Reverse Reconciliation Continuous Variable Quantum Key Distribution Based on the Uncertainty Principle

TL;DR

This paper proves security for a reverse reconciliation continuous variable quantum key distribution protocol over distances exceeding 16 km, using an uncertainty relation with quantum memories, addressing previous limitations of transmission distance.

Contribution

It extends security proof techniques to reverse reconciliation protocols with quantum memories, enabling longer-distance quantum key distribution.

Findings

Security against coherent attacks over 16 km distance

Validation of the uncertainty relation with quantum memories in security proofs

Clarification of limitations in current security proof methods

Abstract

A big challenge in continuous variable quantum key distribution is to prove security against arbitrary coherent attacks including realistic assumptions such as finite-size effects. Recently, such a proof has been presented in [Phys. Rev. Lett. 109, 100502 (2012)] for a two-mode squeezed state protocol based on a novel uncertainty relation with quantum memories.

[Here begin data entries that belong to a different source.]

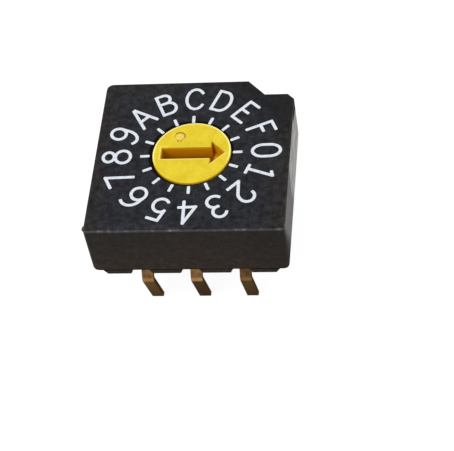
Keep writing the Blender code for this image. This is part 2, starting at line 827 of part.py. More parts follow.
clear_scene()
parts = new_collection("rotary_dip_switch")
cutters = new_collection("cutters")
build_cover()
build_base()
build_bottom_seal()
build_rotor()
build_o_ring()
build_code_plate()
build_terminals()
build_contacts()
build_detent_springs()
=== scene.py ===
"""Looks, light and camera for the sixteen-position rotary code switch.

The scene is in metres. The materials and the plan of the dial print are worked out in millimetres.
"""

import math

import bmesh
import bpy
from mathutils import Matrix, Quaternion, Vector
from mathutils.geometry import delaunay_2d_cdt
from mathutils.noise import noise as noise_value


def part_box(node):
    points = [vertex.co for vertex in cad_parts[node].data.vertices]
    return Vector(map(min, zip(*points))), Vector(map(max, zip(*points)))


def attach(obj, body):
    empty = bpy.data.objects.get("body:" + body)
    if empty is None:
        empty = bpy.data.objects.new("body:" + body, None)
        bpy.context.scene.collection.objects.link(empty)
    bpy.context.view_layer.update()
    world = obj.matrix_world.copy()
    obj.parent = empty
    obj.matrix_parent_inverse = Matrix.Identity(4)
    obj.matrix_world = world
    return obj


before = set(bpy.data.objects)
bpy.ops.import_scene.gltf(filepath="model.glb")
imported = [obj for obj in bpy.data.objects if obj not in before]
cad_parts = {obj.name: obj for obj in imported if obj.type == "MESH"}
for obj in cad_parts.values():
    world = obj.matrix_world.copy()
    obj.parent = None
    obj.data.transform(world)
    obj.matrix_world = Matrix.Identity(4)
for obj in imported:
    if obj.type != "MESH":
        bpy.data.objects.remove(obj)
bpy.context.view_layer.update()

MM = 0.001

# Places taken from the CAD nodes, in metres
_, CASE_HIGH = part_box("cover")
_, ROTOR_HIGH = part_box("rotor")
CASE_TOP = CASE_HIGH.z

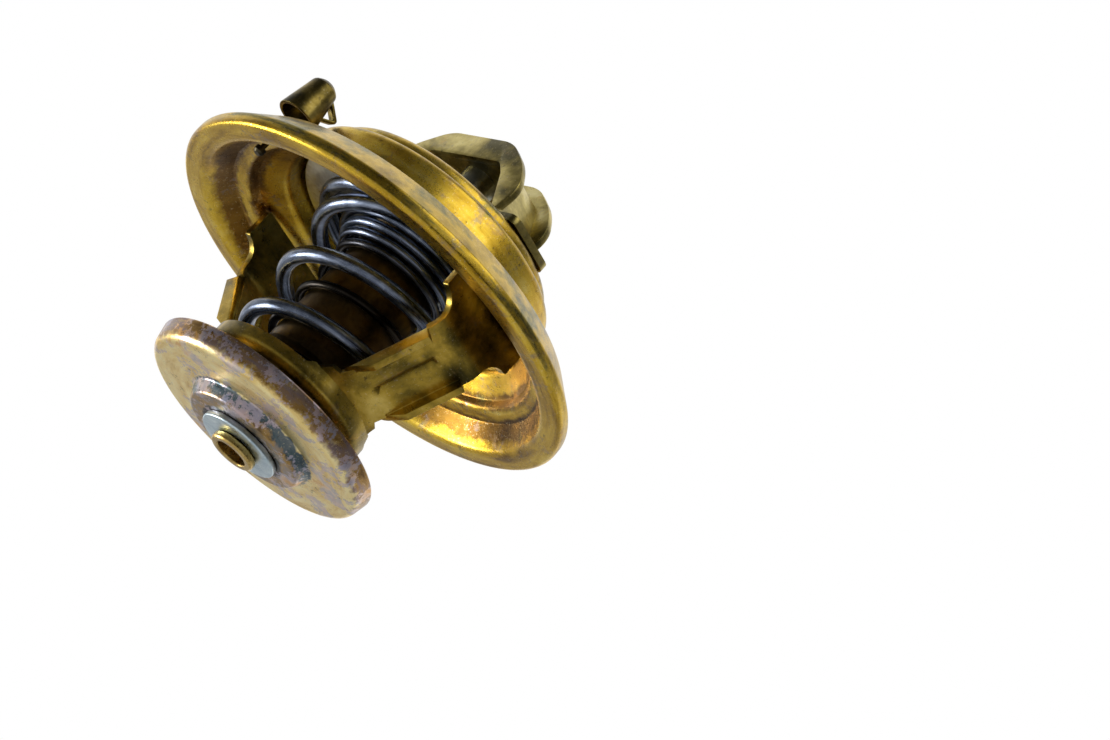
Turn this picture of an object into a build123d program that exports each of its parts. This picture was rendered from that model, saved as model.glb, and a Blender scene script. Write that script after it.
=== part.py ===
from build123d import *
import os
from math import atan2, cos, degrees, radians, sin

os.makedirs("parts", exist_ok=True)

# Engine thermostat of the bypass kind: a pressed hat clamped by its flange, a strap bridge
# over it, a cage under it and a wax capsule that slides down a fixed pin as it warms.
# Millimetres.  Z is the valve's axis and +Z is the bridge side; z = 0 is the clamped face
# of the flange.  The legs of the bridge and of the cage stand on the X axis.

# ---- hat: flange, stepped shoulders, valve wall and seat collar, one pressed piece ----
flange_radius = 33.5
hat_sheet = 1.2
sheet_corner = 0.25         # rounding of every cut edge of sheet
bend_inside = 0.12          # smallest radius inside a tight bend
rim_height = 5.9            # turned-up edge of the flange
rim_wall = 1.9              # height at which it starts to lean inwards
rim_lean = 4.0
face_inner_radius = 29.9
ledge_outer_radius = 27.3
ledge_height = 3.85
ledge_inner_radius = 24.9
shoulder_outer_radius = 24.3
shoulder_height = 5.5
shoulder_inner_radius = 20.9
shoulder_rise = 2.3
valve_wall_radius = 20.4
seat_height = 12.6          # the face that the valve closes against
collar_radius = 18.5
collar_height = 2.2
outlet_radius = 15.0

# ---- air vent: pin in the ledge and hood over it ----
vent_angle = -104.0
vent_radius = 26.45
vent_hole_radius = 0.55
vent_pin_radius = 0.4
vent_head_radius = 0.8
vent_stop_radius = 0.75
vent_head = 1.0
vent_stroke = 0.9
hood_radius = 2.6
hood_sheet = 0.7
hood_bottom = 9.2
hood_shoulder = 14.5
hood_loop_reach = 2.2

# ---- bridge: one strap with ribbed edges ----
bridge_width = 10.0
bridge_sheet = 1.2
bridge_crown_height = 25.9
bridge_crown_half = 7.4
bridge_knee_half = 9.3
bridge_knee_height = 23.9
bridge_leg_half = 14.0
bridge_foot_half = 18.9
rib_crown_height = 29.1
rib_crown_half = 5.4
rib_shoulder_half = 12.4
rib_shoulder_height = 25.6
rib_leg_half = 14.7
rib_leg_top = 22.1
rib_leg_bottom = 17.4

# ---- cage: cup for the springs on two ribbed legs with spread feet ----
cage_sheet = 1.1
cup_inner_radius = 11.8
cup_floor = -18.1
cup_wall_height = 2.6
cup_hole_radius = 9.2
leg_width = 10.6
leg_knee_height = -2.8
foot_half = 21.5
foot_bottom = 0.6
foot_top = 5.45
foot_width = 17.2
foot_fillet = 2.0
foot_corner = 1.0
leg_rib_height = 1.6
leg_rib_run = 3.0
bead_width = 2.0
bead_depth = 0.6
bead_top = -4.6
bead_bottom = -12.6

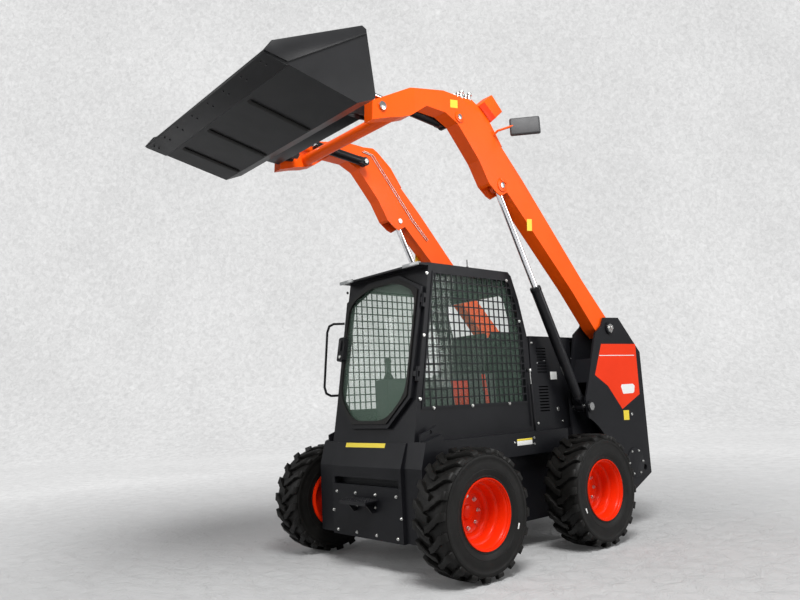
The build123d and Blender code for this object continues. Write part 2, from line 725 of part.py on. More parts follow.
# auxiliary valve box on the left arm's back
back_a, back_b = boom_upper[4], boom_upper[5]
with BuildPart() as valve_box:
    with BuildSketch(side_plane(arm_mid_x - 45)):
        Polygon(along(back_a, back_b, 10, 0.5), along(back_a, back_b, 215, 0.5), along(back_a, back_b, 215, 175),
                along(back_a, back_b, 10, 175), align=None)
    extrude(amount=90)
save(valve_box, "valve_box")

# mirrors on stalks from the arms' backs
mirror_root = along(back_a, back_b, 300, -40)
with BuildPart() as mirrors:
    for side in (-1, 1):
        with BuildSketch(side_plane(side * arm_outer_x)):
            with Locations(mirror_root):
                Circle(10)
        extrude(amount=side * 60)
        with Locations(Location((side * (arm_outer_x + 110), mirror_root[0], mirror_root[1]), (28, 0, 0))):
            Box(120, 40, 190)
save(mirrors, "mirrors")

# ---------------------------------------------------------------- lift cylinders
lift_barrel_length = 1075.0
lift_barrel_radius = 42.0
lift_rod_radius = 24.0
lift_length = length(lift_base, lift_eye)
lift_closed = 1157.0
eye_width = 72.0
with BuildPart() as lift_barrels:
    for side in (-1, 1):
        plane = line_plane(lift_base, lift_eye, side * arm_mid_x)
        with BuildSketch(plane.offset(60)):
            Circle(lift_barrel_radius)
        extrude(amount=lift_barrel_length - 60)
        with BuildSketch(side_plane(side * arm_mid_x - eye_width / 2)):
            with Locations(lift_base):
                Circle(44)
            Polygon(along(lift_base, lift_eye, 0, 36), along(lift_base, lift_eye, 80, 36),
                    along(lift_base, lift_eye, 80, -36), along(lift_base, lift_eye, 0, -36), align=None)
        extrude(amount=eye_width)
        with BuildSketch(plane.offset(90)):
            Circle(lift_rod_radius + pin_gap)
        extrude(amount=lift_barrel_length, mode=Mode.SUBTRACT)
        with BuildSketch(side_plane(side * arm_mid_x - eye_width)):
            with Locations(lift_base):
                Circle(base_pin_radius + pin_gap)
        extrude(amount=2 * eye_width, mode=Mode.SUBTRACT)
save(lift_barrels, "lift_barrels")

rod_length = lift_length - lift_barrel_length + 110
with BuildPart() as lift_rods:
    for side in (-1, 1):
        plane = line_plane(lift_eye, lift_base, side * arm_mid_x)
        with BuildSketch(plane.offset(20)):
            Circle(lift_rod_radius)
        extrude(amount=rod_length - 20)
        with BuildSketch(side_plane(side * arm_mid_x - eye_width / 2)):
            with Locations(lift_eye):
                Circle(40)
                Circle(lift_pin_radius + pin_gap, mode=Mode.SUBTRACT)
        extrude(amount=eye_width)
        with BuildSketch(side_plane(side * arm_mid_x - eye_width)):
            with Locations(lift_eye):
                Circle(lift_pin_radius + pin_gap)
        extrude(amount=2 * eye_width, mode=Mode.SUBTRACT)
save(lift_rods, "lift_rods")

# ---------------------------------------------------------------- tilt cylinders
tilt_barrel_length = 505.0
tilt_barrel_radius = 37.0
tilt_rod_radius = 20.0
tilt_length = length(tilt_base, tilt_eye)
with BuildPart() as tilt_barrels:
    for side in (-1, 1):
        plane = line_plane(tilt_base, tilt_eye, side * tilt_x)
        with BuildSketch(plane.offset(50)):
            Circle(tilt_barrel_radius)
        extrude(amount=tilt_barrel_length - 50)
        with BuildSketch(side_plane(side * tilt_x - tilt_eye_width / 2)):
            with Locations(tilt_base):
                Circle(38)
            Polygon(along(tilt_base, tilt_eye, 0, 30), along(tilt_base, tilt_eye, 66, 30),
                    along(tilt_base, tilt_eye, 66, -30), along(tilt_base, tilt_eye, 0, -30), align=None)
        extrude(amount=tilt_eye_width)
        with BuildSketch(plane.offset(75)):
            Circle(tilt_rod_radius + pin_gap)
        extrude(amount=tilt_barrel_length, mode=Mode.SUBTRACT)
        with BuildSketch(side_plane(side * tilt_x - tilt_eye_width)):
            with Locations(tilt_base):
                Circle(tilt_pin_radius + pin_gap)
        extrude(amount=2 * tilt_eye_width, mode=Mode.SUBTRACT)
save(tilt_barrels, "tilt_barrels")

tilt_rod_length = tilt_length - tilt_barrel_length + 150
with BuildPart() as tilt_rods:
    for side in (-1, 1):
        plane = line_plane(tilt_eye, tilt_base, side * tilt_x)
        with BuildSketch(plane.offset(20)):
            Circle(tilt_rod_radius)
        extrude(amount=tilt_rod_length - 20)
        with BuildSketch(side_plane(side * tilt_x - tilt_eye_width / 2)):
            with Locations(tilt_eye):
                Circle(34)
                Circle(tilt_pin_radius + pin_gap, mode=Mode.SUBTRACT)
        extrude(amount=tilt_eye_width)
        with BuildSketch(side_plane(side * tilt_x - tilt_eye_width)):
            with Locations(tilt_eye):
                Circle(tilt_pin_radius + pin_gap)
        extrude(amount=2 * tilt_eye_width, mode=Mode.SUBTRACT)
save(tilt_rods, "tilt_rods")

# ---------------------------------------------------------------- bucket and its coupler
bucket_half = 868.0
sheet = 14.0
bucket_lip = (-1936.0, 3100.0)
bucket_heel = (-1285.0, 2956.0)
bucket_back_low = (-1152.0, 3015.0)
bucket_back_top = (-1190.0, 3462.0)
bucket_side = (bucket_lip, bucket_heel, bucket_back_low, (-1140, 3045), bucket_back_top, (-1226, 3485),
               (-1877, 3180))
with BuildPart() as bucket:
    with BuildSketch(side_plane(-bucket_half)):
        Polygon(*bucket_side, align=None)
    extrude(amount=2 * bucket_half)
    with BuildSketch(side_plane(-bucket_half + sheet)):
        Polygon((-1990, 3112 + sheet), (-1288, 2956 + sheet + 2), (-1163, 3020 + 8), (-1154, 3048),
                (-1204, 3462), (-1226, 3560), (-2100, 3400), align=None)
    extrude(amount=2 * (bucket_half - sheet), mode=Mode.SUBTRACT)
save(bucket, "bucket")

# quick coupler: a back plate hooked on the bucket, with ears for the arm and tilt pins
coupler_half = arm_inner_x - 16.0
back_foot = bucket_side[3]
coupler_gap = 0.3
with BuildPart() as bucket_coupler:
    with BuildSketch(side_plane(-coupler_half)):
        Polygon(along(back_foot, bucket_back_top, 8, -coupler_gap),
                along(back_foot, bucket_back_top, 8, -20 - coupler_gap),
                along(back_foot, bucket_back_top, 390, -20 - coupler_gap),
                along(back_foot, bucket_back_top, 390, -coupler_gap), align=None)
    extrude(amount=2 * coupler_half)
    for side in (-1, 1):
        for ear_x in (tilt_x - tilt_eye_width / 2 - 18, tilt_x + tilt_eye_width / 2 + 4):
            with BuildSketch(side_plane(side * ear_x)):
                Polygon(along(back_foot, bucket_back_top, 10, -10), along(back_foot, bucket_back_top, 320, -10),
                        (tilt_eye[0] - 10, tilt_eye[1] + 30), (tilt_eye[0] + 35, tilt_eye[1] - 15),
                        (bucket_pin[0] + 40, bucket_pin[1] + 2), (bucket_pin[0] + 20, bucket_pin[1] - 33),
                        (bucket_pin[0] - 20, bucket_pin[1] - 36), align=None)
            extrude(amount=side * 14)
        with BuildSketch(side_plane(side * (tilt_x - tilt_eye_width / 2 - 18))):
            with Locations(bucket_pin):
                Circle(bucket_pin_radius)
        extrude(amount=side * (arm_outer_x - 20 - tilt_x + tilt_eye_width / 2 + 18))
save(bucket_coupler, "bucket_coupler")
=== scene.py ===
"""Skid steer loader with its arms raised, dressed around its frame.

Metres. The machine faces -Y, its left side is +X, up is +Z, and it stands on z = 0.
"""
from math import atan2, cos, pi, radians, sin

import bpy
from mathutils import Matrix, Vector


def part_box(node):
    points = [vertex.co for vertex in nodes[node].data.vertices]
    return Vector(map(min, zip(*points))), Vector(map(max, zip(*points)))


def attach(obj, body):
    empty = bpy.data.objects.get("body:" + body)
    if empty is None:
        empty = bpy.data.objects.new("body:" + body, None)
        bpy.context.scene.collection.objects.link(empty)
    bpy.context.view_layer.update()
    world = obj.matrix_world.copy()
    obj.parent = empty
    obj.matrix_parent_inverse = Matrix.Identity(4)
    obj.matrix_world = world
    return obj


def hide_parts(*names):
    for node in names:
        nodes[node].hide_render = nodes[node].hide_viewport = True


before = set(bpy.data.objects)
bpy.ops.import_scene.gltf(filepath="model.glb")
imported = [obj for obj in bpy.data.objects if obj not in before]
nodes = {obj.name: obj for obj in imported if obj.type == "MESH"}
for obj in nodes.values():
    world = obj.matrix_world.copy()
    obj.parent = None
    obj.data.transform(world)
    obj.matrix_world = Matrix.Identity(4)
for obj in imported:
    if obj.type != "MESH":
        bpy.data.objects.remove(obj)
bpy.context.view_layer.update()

# ---------------------------------------------------------------- studio
# A pale plaster floor that curves up into a backdrop, lit by three large soft lamps and a pale sky.
# The camera stands low beside the left front wheel and looks up a little. Far from the machine the
# plaster carries painted light, a glow of its own that the camera alone sees, and close to the
# machine its colour is darkened as painted shade.
BACKDROP = (0.90, 0.90, 0.90)
DULL_BACKDROP = tuple(c * 0.93 for c in BACKDROP)
# painted shade: the share of the plaster's colour that is left close to the machine
PAINTED_FLOOR_SHADE = 0.56
GLOW_FLOOR, GLOW_WALL = 0.03, 0.85
NEAR_REACH, FAR_REACH = 2.6, 8.5
FLOOR_FRONT, FLOOR_BACK, FLOOR_HALF = -11.0, 13.0, 24.0
SWEEP_RADIUS = 5.0
SWEEP_STEPS = 24
WALL_TOP = 18.0
SKY_COLOUR = (0.97, 0.98, 1.0)
SKY_STRENGTH = 0.34
CAMERA_PLACE = (4.063, -3.792, 1.130)
CAMERA_TURN, CAMERA_RISE, CAMERA_ROLL = radians(49.10), radians(8.385), radians(-2.90)
CAMERA_LENS = 31.52
CAMERA_SENSOR = 36.0
CAMERA_FAR = 200


def drop_selection():
    """Leave edit mode and select nothing."""
    if bpy.context.mode != "OBJECT":
        bpy.ops.object.mode_set(mode="OBJECT")
    bpy.ops.object.select_all(action="DESELECT")


def take(*chosen):
    """Select these objects alone, with the first one active."""
    drop_selection()
    for item in chosen:
        item.select_set(True)
    bpy.context.view_layer.objects.active = chosen[0]
    return chosen[0]


def set_up(node, **values):
    """Set a node's sockets, named with underscores for spaces."""
    for name, value in values.items():
        node.inputs[name.replace("_", " ")].default_value = value


def new_material(name):
    """A new material, with its nodes and the shader that it starts with."""
    material = bpy.data.materials.new(name)
    material.use_nodes = True
    tree = material.node_tree
    return material, tree, tree.nodes["Principled BSDF"]


def noise(tree, place, scale, detail, **values):
    """A noise pattern on the piece's own coordinates."""
    pattern = tree.nodes.new("ShaderNodeTexNoise")
    set_up(pattern, Scale=scale, Detail=detail, **values)
    tree.links.new(place.outputs["Object"], pattern.inputs["Vector"])
    return pattern.outputs["Fac"]


def two_tones(tree, pattern, low, low_colour, high, high_colour):
    """A colour that goes from one tone to another as the pattern rises from low to high."""
    tone = tree.nodes.new("ShaderNodeValToRGB")
    ends = zip(tone.color_ramp.elements, (low, high), (low_colour, high_colour))
    for element, position, colour in ends:
        element.position = position
        element.color = (*colour, 1)
    tree.links.new(pattern, tone.inputs["Fac"])
    return tone.outputs["Color"]


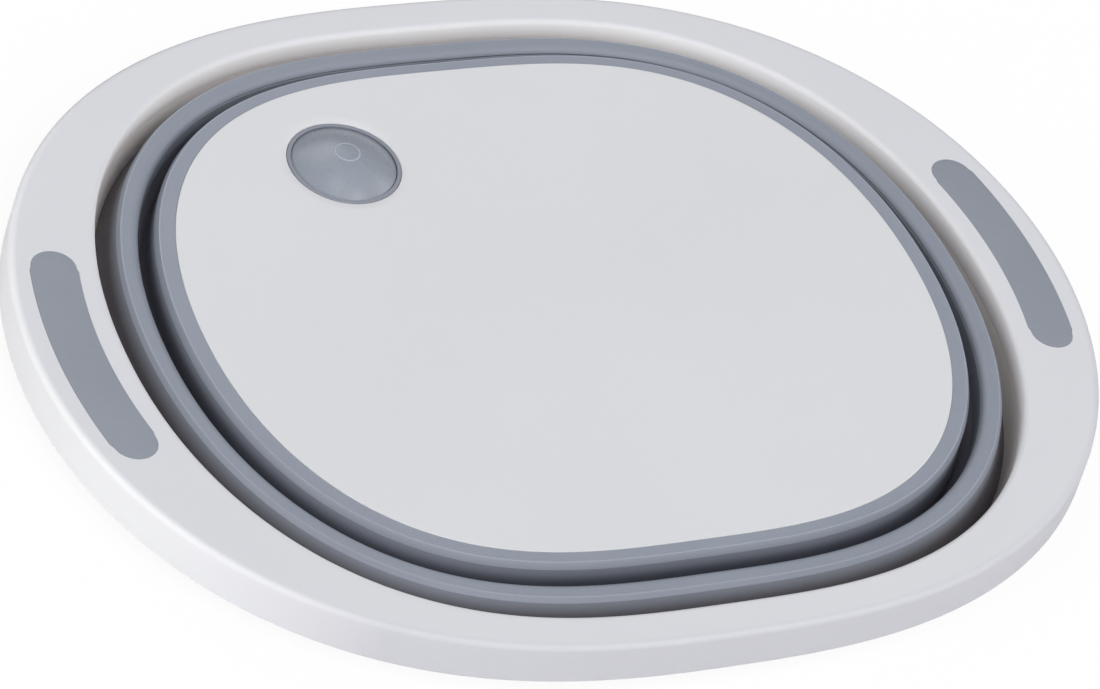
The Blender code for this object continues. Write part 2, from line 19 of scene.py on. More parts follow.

But the transmission distances were fairly limited due to a direct reconciliation protocol. We prove here security against coherent attacks of a reverse reconciliation protocol under similar assumptions but allowing distances of over 16 km for experimentally feasible parameters. We further clarify the limitations when using the uncertainty relation with quantum memories in security proofs of continuous variable quantum key distribution.